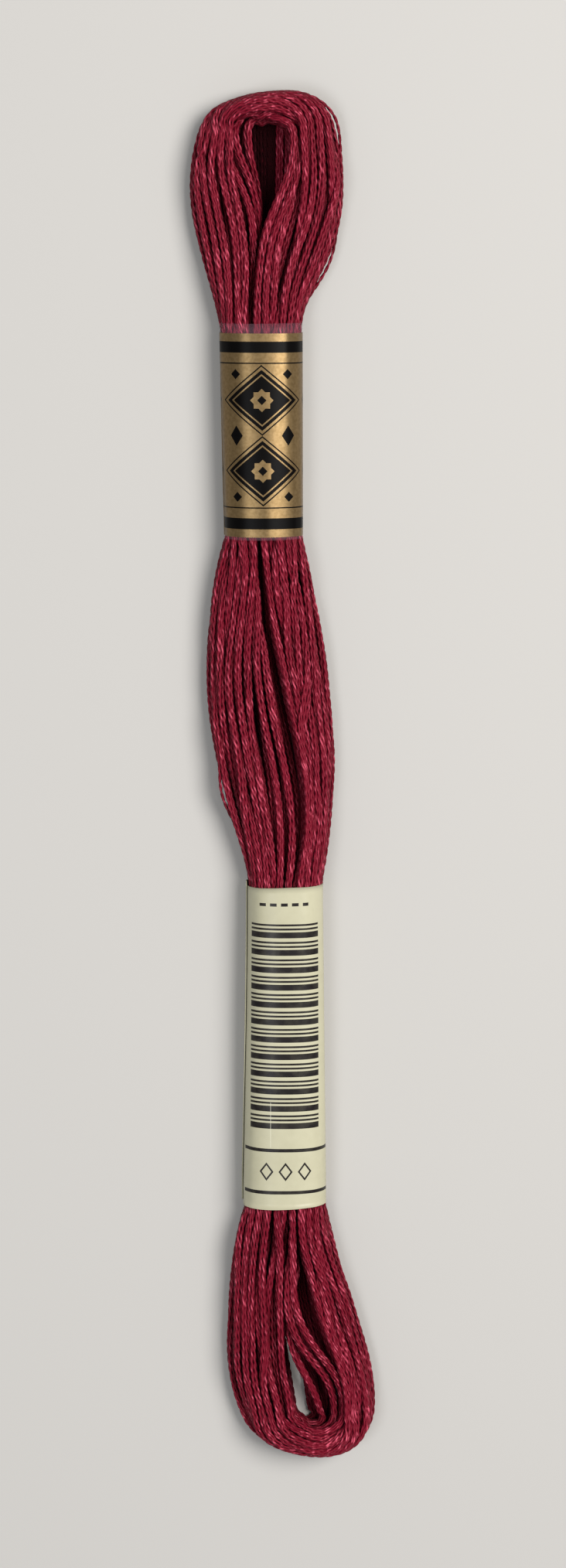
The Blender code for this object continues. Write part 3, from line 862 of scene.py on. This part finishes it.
def lay_out(mesh, path, at, shown):
    """A strand's own picture map: rows of it side by side, with the hidden lengths drawn short."""
    steps = np.linalg.norm(np.diff(path, axis=0), axis=1)
    base = np.clip(at.astype(int), 0, len(shown) - 2)
    visible = (shown[base] | shown[base + 1])[:-1]
    along = np.concatenate(([0.0], np.cumsum(np.where(visible, steps, steps * HIDDEN_SHARE))))
    row_length = along[-1] / MAP_ROWS * MAP_ROW_ROOM
    loops = read_all(mesh.loops, "vertex_index")
    starts = read_all(mesh.polygons, "loop_start")
    face_of = np.repeat(np.arange(len(starts)), read_all(mesh.polygons, "loop_total"))
    ring_at, side_at = loops // THREAD_SIDES, (loops % THREAD_SIDES).astype(float)
    low_ring = np.minimum.reduceat(ring_at, starts)
    wraps = (np.maximum.reduceat(side_at, starts) - np.minimum.reduceat(side_at, starts)) > THREAD_SIDES / 2
    side_at = np.where(wraps[face_of] & (side_at == 0), THREAD_SIDES, side_at)
    row = np.minimum(along[low_ring[face_of]] // row_length, MAP_ROWS - 1)
    across_map = (along[ring_at] - row * row_length) / (row_length * MAP_SPARE)
    up_map = (row + MAP_GAP + (1.0 - 2 * MAP_GAP) * side_at / THREAD_SIDES) / MAP_ROWS
    layer = mesh.uv_layers.new(name="OFBake")
    layer.data.foreach_set("uv", np.stack((across_map, up_map), axis=1).astype(np.float32).ravel())


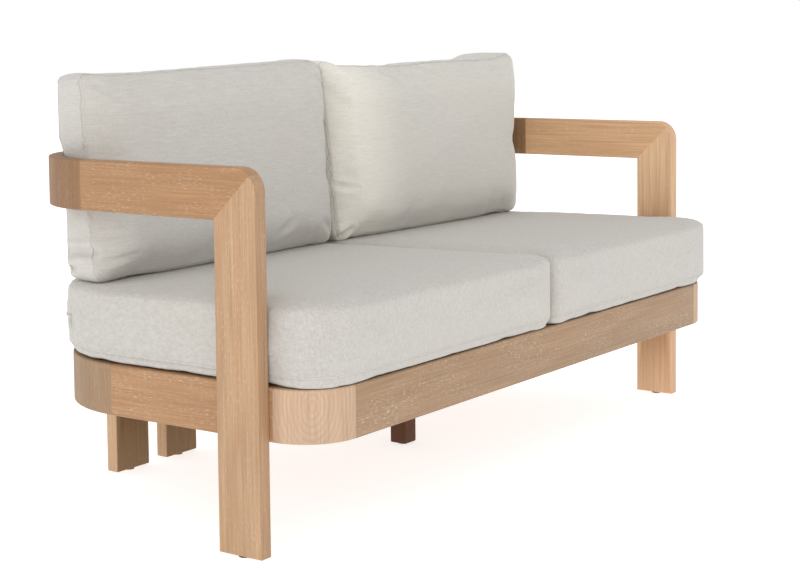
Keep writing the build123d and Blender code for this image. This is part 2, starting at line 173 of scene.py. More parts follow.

- - - - -

# [REQUEST]
From the listing above, pick out each line where the word "code" appears.

# [TASK RESULT]
The Blender code for this object continues. Write part 3, from line 862 of scene.py on. This part finishes it.
Keep writing the build123d and Blender code for this image. This is part 2, starting at line 173 of scene.py. More parts follow.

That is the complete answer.